Explanation: t.test(mtcars$mpg, mu = 20) tests whether the sample mean (20.09) differs from 20. The p-value (0.93) is large, meaning we cannot reject the null. The 95% CI (17.9, 22.3) includes 20, consistent with that conclusion. No evidence the true mean differs from 20.

After mastering the one-sample t-test, look at:

  • t.test(x, y): two-sample (independent groups) t-test
  • t.test(x, y, paired = TRUE): paired-samples t-test (matched pre/post)
  • wilcox.test(x, mu = 100): non-parametric alternative for non-normal data
  • var.test(): F-test for equal variances
  • prop.test(): test a proportion against a value
  • binom.test(): exact binomial test for proportions

For sample size planning, use pwr::pwr.t.test() to compute required N for a target power.

FAQ

How do I run a one-sample t-test in R?

Use t.test(x, mu = hypothesized_value). For example, t.test(mtcars$mpg, mu = 20) tests whether the mean MPG differs from 20. The result includes t-statistic, degrees of freedom, p-value, and 95% confidence interval.

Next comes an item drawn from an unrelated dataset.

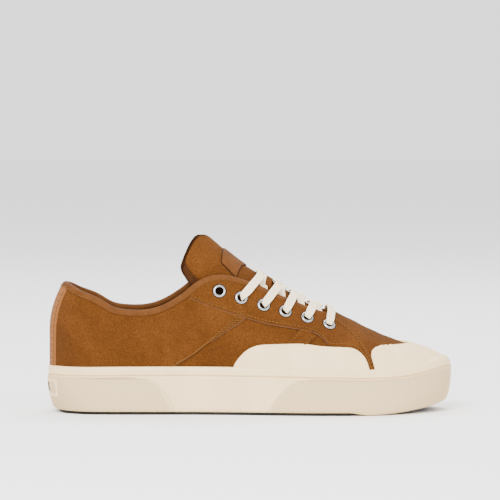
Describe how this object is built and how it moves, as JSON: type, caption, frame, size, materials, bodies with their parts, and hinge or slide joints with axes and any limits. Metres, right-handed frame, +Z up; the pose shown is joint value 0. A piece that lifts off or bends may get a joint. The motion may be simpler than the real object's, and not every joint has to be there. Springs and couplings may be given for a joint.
{
  "type": "skateboarding shoe",
  "caption": "Low-cut suede skateboarding shoe for the right foot with a rubber toe cap, side guard, thick foxed cup sole and flat laces.",
  "frame": {"origin": "on the flat underside of the outsole, half way along the shoe and on the heel's centre line", "axes": "+X towards the toe, +Y towards the inner (medial) side, +Z up"},
  "size_m": [0.2968, 0.1044, 0.1303],
  "materials": {
    "black_rubber": "matt black moulded rubber",
    "cream_rubber": "off-white vulcanised rubber, slightly glossy",
    "suede": "tan-brown suede with a short nap",
    "binding_leather": "light tan smooth leather edging",
    "label_leather": "tan leather patch, bare",
    "lining": "dark brown woven lining",
    "webbing": "ribbed salmon-brown webbing",
    "lace": "flat woven cotton lace, off-white",
    "eyelet_metal": "bright nickel-plated"
  },
  "bodies": {
    "root": {"outsole": "black_rubber", "midsole": "cream_rubber", "heel_bumper": "cream_rubber", "toe_bumper": "cream_rubber", "heel_badge": "cream_rubber", "lateral_guard": "cream_rubber", "toe_cap": "cream_rubber", "insole": "lining", "upper": "suede", "eyestay_lateral": "suede", "eyestay_medial": "suede", "heel_tape": "webbing", "collar_binding": "binding_leather", "tongue": "suede", "tongue_label": "label_leather", "eyelet_lateral_1": "eyelet_metal", "eyelet_lateral_2": "eyelet_metal", "eyelet_lateral_3": "eyelet_metal", "eyelet_lateral_4": "eyelet_metal", "eyelet_lateral_5": "eyelet_metal", "eyelet_lateral_6": "eyelet_metal", "eyelet_medial_1": "eyelet_metal", "eyelet_medial_2": "eyelet_metal", "eyelet_medial_3": "eyelet_metal", "eyelet_medial_4": "eyelet_metal", "eyelet_medial_5": "eyelet_metal", "eyelet_medial_6": "eyelet_metal", "lace_cross_1": "lace", "lace_cross_2": "lace", "lace_cross_3": "lace", "lace_cross_4": "lace", "lace_bar": "lace"}
  },
  "joints": []
}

What is the difference between one-sample and two-sample t-test?

One-sample compares one sample's mean to a fixed VALUE (mu). Two-sample compares the means of two samples to each other. Both use t.test(); one-sample passes mu, two-sample passes a second vector y.

How do I check assumptions for a t-test in R?

Normality: shapiro.test(x) (Shapiro-Wilk) or a Q-Q plot via qqnorm(x); qqline(x). Outliers: boxplot(x). Independence: study design only. For n < 30 with non-normal data, switch to wilcox.test().

How do I extract the p-value from a t.test in R?

Save the result and use $: result <- t.test(x, mu = 100); result$p.value. Other useful fields: $statistic, $conf.int, $estimate, $parameter (degrees of freedom).

What does mu mean in t.test()?

mu is the hypothesized mean under the null hypothesis. For a one-sample test, it is the value you compare your sample mean against. Default is 0 (test whether mean differs from 0). For a comparison test (two-sample), mu is the hypothesized DIFFERENCE between the two means (default 0).